Por Diogo Ferreira
Você confia mais em um algoritmo ou em um funcionário público para decidir se você merece ou não um benefício social? Essa pode parecer uma pergunta absurda, mas é exatamente o tipo de questão que os governos ao redor do mundo estão enfrentando à medida que a inteligência artificial (IA) e a análise massiva de dados se infiltram cada vez mais nos processos de tomada de decisão.
Conceitos como "datateísmo", "discricionariedade digital" e "discricionariedade artificial" estão revolucionando a forma como os governos operam. Decisões que antes eram feitas por servidores públicos agora são delegadas a sistemas digitais e algoritmos. Mas será que podemos realmente confiar nessas máquinas para fazer escolhas que impactam a vida das pessoas? E como isso afeta a confiança da população nos governos?
Vamos mergulhar nessa fascinante (e um tanto assustadora) nova realidade, explorando os desafios e oportunidades trazidos pela automatização da tomada de decisão governamental. Vamos entender como estruturas de governança colaborativa podem ser uma alternativa para superar esses obstáculos e restabelecer a confiança dos cidadãos.
O datateísmo é a crença de que a melhor forma de tomar decisões é com base na análise de grandes conjuntos de dados, em detrimento de outras formas de conhecimento e julgamento humano. Essa abordagem busca encontrar padrões e insights ocultos nos dados, para então automatizar processos de tomada de decisão. Embora possa oferecer insights valiosos, o datateísmo também carrega o risco de supervalorizar os dados e ignorar outras fontes de informação relevantes, como a experiência humana e o conhecimento contextual.
A discricionariedade digital refere-se à capacidade de tomada de decisão automatizada por sistemas digitais, com base em conjuntos de dados e algoritmos pré-definidos. Isso significa que decisões que antes eram tomadas por servidores públicos e funcionários governamentais, agora podem ser delegadas a sistemas digitais. Por exemplo, a concessão de benefícios sociais pode ser automatizada, com base em critérios estabelecidos em algoritmos. Isso permite maior eficiência e agilidade, mas também levanta questões sobre transparência, responsabilização e possíveis vieses embutidos nos sistemas.

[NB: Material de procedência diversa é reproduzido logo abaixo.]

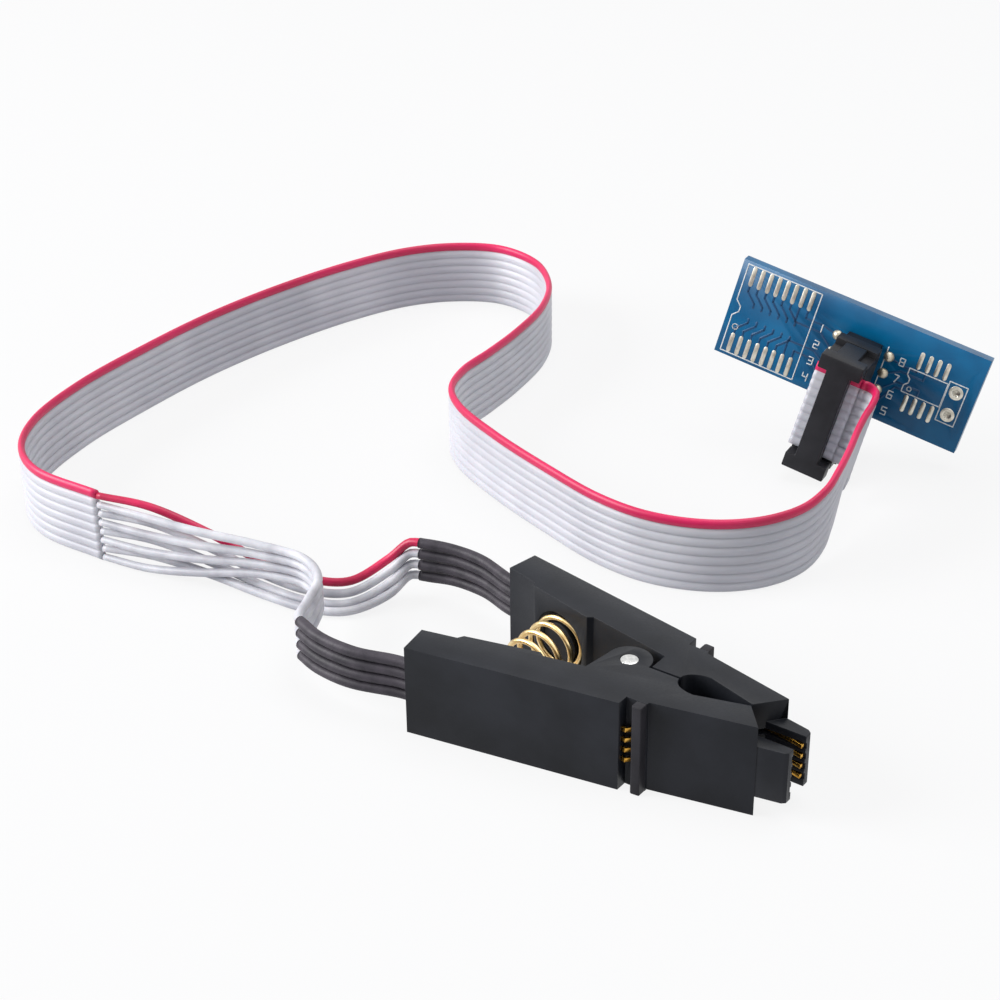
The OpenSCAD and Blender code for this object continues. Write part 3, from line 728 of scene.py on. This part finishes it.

Já a discricionariedade artificial vai além, envolvendo a tomada de decisão por sistemas de IA que aprendem e se adaptam a partir de grandes volumes de dados. Esses sistemas podem identificar padrões e fazer inferências que vão além das regras pré-programadas, podendo tomar decisões que se distanciam daquelas que um ser humano tomaria. Isso traz novos desafios, pois há menor compreensão sobre o processo de decisão desses sistemas e sua previsibilidade.
A transferência de autoridade para algoritmos e IA pode afetar a confiança da população nos governos de diversas formas. Primeiro, há preocupações sobre a transparência e a responsabilização dessas decisões automatizadas, uma vez que os cidadãos podem ter dificuldade em compreender os critérios e a lógica por trás delas. Segundo, a possibilidade de vieses embutidos nos sistemas pode levar a resultados injustos ou discriminatórios, minando a percepção de equidade.
Para superar esses desafios, estruturas de governança colaborativa podem ser uma alternativa promissora. Nessa abordagem, os governos trabalham em parceria com a sociedade civil, especialistas e stakeholders para co-criar políticas e sistemas de tomada de decisão. Isso permite maior transparência, responsabilização e legitimidade, ao mesmo tempo em que aproveita a expertise de diferentes atores. Além disso, mecanismos de monitoramento e revisão humana podem ser integrados aos sistemas de IA, a fim de garantir a confiabilidade e a aderência às normas éticas.
À medida que o datateísmo, a discricionariedade digital e artificial ganham espaço nos processos de governança, é essencial que os governos adotem abordagens colaborativas e transparentes para fortalecer a confiança da população. Isso envolve equilibrar a eficiência propiciada pela automação com a responsabilização, a equidade e a legitimidade democrática. Somente assim poderemos aproveitar os benefícios da IA e da análise de dados, sem colocar em risco a confiança nas instituições públicas.